Exercise instructions:
Repeat exactly the lines of the listing below, please, starting with the first and ending with the line containing "- 0.7, cuff_travel[-1]]])"; leave out the rest.

Source data:
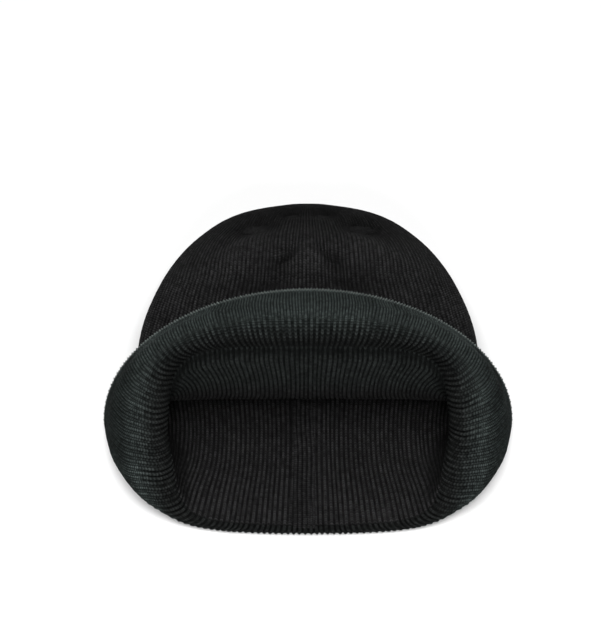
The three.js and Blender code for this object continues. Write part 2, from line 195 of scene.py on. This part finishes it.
def settle(p):
    h = p[:, 2] - KNIT / 2
    p[:, 2] = KNIT / 2 + np.where(h < 0.4, 0, h - 0.4 * np.exp(-(h - 0.4) / 2))


# ------------------------------------------------------------------ the knit's middle surface
body_travel, cuff_travel = travel_of(BODY), travel_of(CUFF)
turn_in = body_travel[list(BODY).index("rise")]
end = body_travel[-1]
body_stops = np.concatenate([[0, 1.2, 2.8], np.linspace(5.0, turn_in, 20), np.linspace(turn_in, end, 29)[1:]])
INNER_ROWS = 23       # rows of the body whose inside can be seen
cuff_stops = np.concatenate([[0, 1.0, 2.2], np.linspace(3.6, cuff_travel[-1] - 1.6, 31), [cuff_travel[-1] - 0.7, cuff_travel[-1]]])

# How close the wales sit, from the middle of the back, over the side, to the middle of the front.
BODY_CROWD = {
    "fold":       (1.00, 0.95, 0.90, 1.05, 1.10),
    "mouth":      (0.98, 0.95, 1.05, 1.00, 1.00),
    "mid_mouth":  (0.98, 0.95, 1.06, 1.02, 1.00),
    "neck":       (1.00, 0.97, 1.16, 1.05, 1.02),
    "valley":     (1.00, 1.00, 1.20, 1.04, 1.01),
    "rise":       (1.00, 1.00, 1.10, 1.10, 1.15),
    "front":      (0.95, 0.95, 0.95, 1.15, 1.30),
    "top":        (0.95, 0.95, 0.90, 1.15, 1.36),
    "end_3":      (1.00, 1.00, 1.00, 1.00, 1.00),
}
CUFF_CROWD = {
    "fold":       (1.00, 0.95, 0.90, 1.05, 1.10),
    "lip":        (1.00, 0.95, 0.92, 1.05, 1.10),
    "edge":       (1.00, 1.00, 0.95, 1.05, 1.08),
}


def crowd_at(crowd, table, travel, s):
    at = [travel[list(table).index(k)] for k in crowd]
    cols = np.array(list(crowd.values())).T
    return [float(np.interp(s, at, c)) for c in cols]


body, lift = [], []
for s in body_stops:
    p = ring(ring_at(BODY, body_travel, s), s, crowd_at(BODY_CROWD, BODY, body_travel, s))
    lift.append(step(p[:, 2], 20, 34) * step(p[:, 1], 112, 126) * fold_height(p))
    p[:, 2] += lift[-1]
    settle(p)
    body.append(p)
cuff = []
for s in cuff_stops:
    p = ring(ring_at(CUFF, cuff_travel, s), -s, crowd_at(CUFF_CROWD, CUFF, cuff_travel, s))
    settle(p)
    cuff.append(p)

# One sheet from the cuff's free edge, over the fold, to the closed end.
grid = np.array(cuff[::-1] + body[1:])
FOLD = len(cuff) - 1
for _ in range(3):    # round the fold where the two tables meet
    for i in range(FOLD - 2, FOLD + 3):
        grid[i] = 0.5 * grid[i] + 0.25 * (grid[i - 1] + grid[i + 1])
pole = np.array([0, APEX[0], APEX[1]])
after = np.concatenate([grid[1:], np.broadcast_to(pole, (1, COLS, 3))])
before = np.concatenate([grid[:1], grid[:-1]])
along = after - before
along /= np.linalg.norm(along, axis=2, keepdims=True)
around = np.roll(grid, -3, axis=1) - np.roll(grid, 3, axis=1)
normal = np.cross(around, along)
normal /= np.maximum(np.linalg.norm(normal, axis=2, keepdims=True), 1e-9)

# ------------------------------------------------------------------ wales
width = np.linalg.norm(np.roll(grid, -PER, axis=1) - np.roll(grid, PER, axis=1), axis=2) / 2
stretch = width / RELAXED
phase = np.arange(COLS) / PER % 1.0


# how far the backs of the wales show between them: fully on the cuff's outer part
far_from_fold = np.concatenate([cuff_stops[::-1], -body_stops[1:]])
spread = np.maximum(step(stretch, 1.12, 1.45) * 0.7, step(far_from_fold, 10, 28)[:, None])


def wale(phase, spread):
    """Height of the rib across a repeat, -1 to 1: one tight wale, or where the knit is spread two
    nearly equal ones, the second being the back of the wale on the other face."""
    tight = np.interp(phase, np.arange(9) / 8, [1, 0.84, 0.20, -0.66, -1, -0.66, 0.20, 0.84, 1])
    double = np.interp(phase, np.arange(9) / 8, [1, 0.10, -1.0, 0.05, 0.92, 0.05, -1.0, 0.10, 1])
    return tight * (1 - spread) + double * spread


relief = RELIEF * np.clip(stretch, 0, 1) * np.clip(1.25 - 0.25 * stretch, 0.7, 1)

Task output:
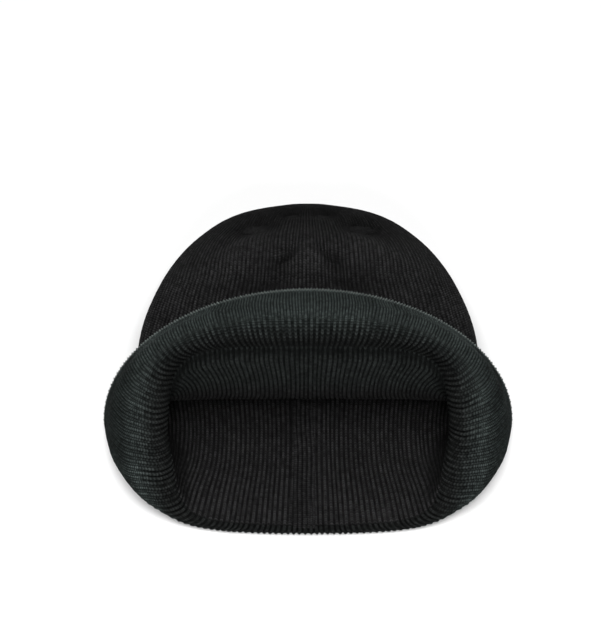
The three.js and Blender code for this object continues. Write part 2, from line 195 of scene.py on. This part finishes it.
def settle(p):
    h = p[:, 2] - KNIT / 2
    p[:, 2] = KNIT / 2 + np.where(h < 0.4, 0, h - 0.4 * np.exp(-(h - 0.4) / 2))


# ------------------------------------------------------------------ the knit's middle surface
body_travel, cuff_travel = travel_of(BODY), travel_of(CUFF)
turn_in = body_travel[list(BODY).index("rise")]
end = body_travel[-1]
body_stops = np.concatenate([[0, 1.2, 2.8], np.linspace(5.0, turn_in, 20), np.linspace(turn_in, end, 29)[1:]])
INNER_ROWS = 23       # rows of the body whose inside can be seen
cuff_stops = np.concatenate([[0, 1.0, 2.2], np.linspace(3.6, cuff_travel[-1] - 1.6, 31), [cuff_travel[-1] - 0.7, cuff_travel[-1]]])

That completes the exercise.